Minimize the Repetitive Movements
The number of repetitive motions should be minimized by workstations or tasks redesigning. Use of Power-driven screw driver or tools with a ratchet device helps in reducing the twisting motions with the arm. Repetitive movements and musculoskeletal injuries should be eliminated by automation and redesigning of some tasks.
Use Safe Lifting Procedures
Avoid lifting of too heavy objects. To reduce the load, use a mechanical device. Workstation should also be designed by reducing or avoiding the overhead lifting of objects which minimize the back twisting while lifting. Try to keep the load close to your body and ensures good grip. Heavy and frequently lifted objects should be stored between knee and shoulder height not on the ground or above your head.
Take Proper Rest
Try to give rest to your muscles, legs and feet, if you are standing all day while performing the job and if you have sitting job profile, then stand up or walk around during your breaks to give your back a rest and to enhance circulation in legs.

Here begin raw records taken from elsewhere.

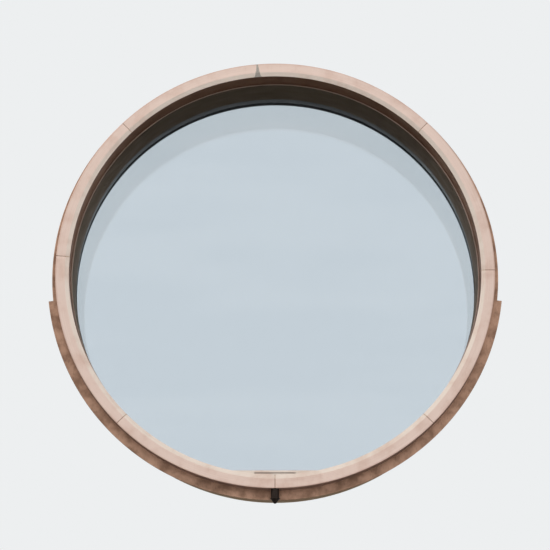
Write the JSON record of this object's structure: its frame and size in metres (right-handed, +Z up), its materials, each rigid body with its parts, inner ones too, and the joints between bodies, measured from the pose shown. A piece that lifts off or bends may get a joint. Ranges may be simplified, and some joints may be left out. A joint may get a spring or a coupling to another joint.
{
  "type": "oculus window",
  "caption": "Fixed round window in a deep round reveal, with a folded copper ring outside and a sealed glazing unit at the back.",
  "frame": {"origin": "on the window's axis, in the plane where the fixing lugs bear on the wall's sheathing", "axes": "+Y along the window's axis into the building, +Z up, +X to the right seen from outside"},
  "size_m": [3.1364, 0.675, 3.1611],
  "materials": {
    "copper_ring": "natural copper sheet, lightly oxidised pale salmon",
    "copper_flashing": "natural copper sheet, oxidised brown",
    "copper_reveal": "natural copper sheet, oxidised brown",
    "laminated_timber": "planed laminated spruce",
    "plywood": "birch plywood",
    "dark_liner": "matt dark brown coated composite panel",
    "painted_timber": "satin grey paint on laminated timber",
    "float_glass": "polished float glass with a pale coating",
    "gasket_rubber": "matt extruded rubber",
    "block_plastic": "moulded plastic",
    "galvanised_steel": "hot-dip galvanised",
    "black_metal": "blackened copper"
  },
  "bodies": {
    "root": {"ring_segment_1": "copper_ring", "ring_segment_2": "copper_ring", "ring_segment_3": "copper_ring", "ring_segment_4": "copper_ring", "ring_segment_5": "copper_ring", "ring_segment_6": "copper_ring", "ring_segment_7": "copper_ring", "ring_segment_8": "copper_ring", "sill_apron": "copper_flashing", "head_flashing": "copper_flashing", "reveal_sleeve_upper": "copper_reveal", "reveal_sleeve_lower": "copper_reveal", "joint_straps": "copper_reveal", "drain_tray": "copper_reveal", "drain_sill": "copper_reveal", "ring_core_1": "laminated_timber", "ring_core_2": "laminated_timber", "ring_core_3": "laminated_timber", "ring_core_4": "laminated_timber", "casing_1": "laminated_timber", "casing_2": "laminated_timber", "casing_3": "laminated_timber", "casing_4": "laminated_timber", "casing_spline_1": "plywood", "casing_spline_2": "plywood", "casing_spline_3": "plywood", "casing_spline_4": "plywood", "reveal_liner_upper": "dark_liner", "reveal_liner_lower": "dark_liner", "glazing_frame_1": "painted_timber", "glazing_frame_2": "painted_timber", "glazing_frame_3": "painted_timber", "glazing_frame_4": "painted_timber", "glazing_bead_1": "painted_timber", "glazing_bead_2": "painted_timber", "glazing_bead_3": "painted_timber", "glazing_bead_4": "painted_timber", "outer_pane": "float_glass", "inner_pane": "float_glass", "outer_gasket": "gasket_rubber", "inner_gasket": "gasket_rubber", "spacer_ring": "gasket_rubber", "setting_blocks": "block_plastic", "location_blocks": "block_plastic", "fixing_lugs": "galvanised_steel", "drain_spout": "black_metal"}
  },
  "joints": []
}
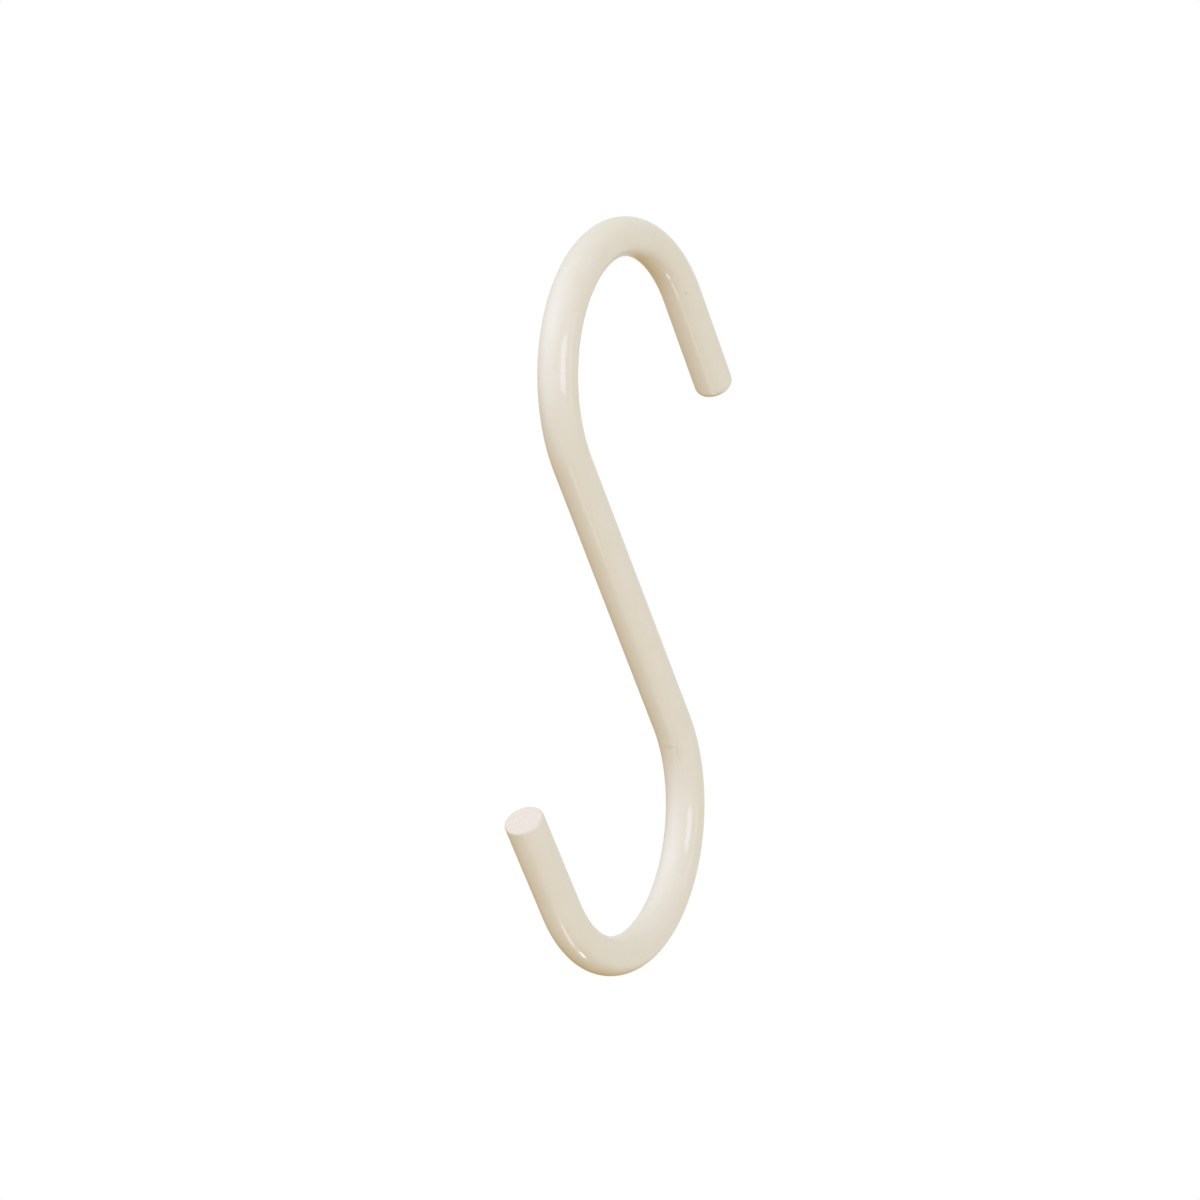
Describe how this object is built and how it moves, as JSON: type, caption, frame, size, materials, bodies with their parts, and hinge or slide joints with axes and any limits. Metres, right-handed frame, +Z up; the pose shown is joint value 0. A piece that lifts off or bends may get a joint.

Workers working in the garment industry have to perform various tasks that require awkward postures and repetitive bending and twisting of various body parts that may lead to several health issues. So, there is a need to redesign the workplace and workstation of these garment industry and also there is a need to generate awareness regarding the postures to be adopted to avoid unnecessary pressure and pain in different body parts associated with specific task which will help in workplace well-being of the workers and helps in increasing productivity of the firms.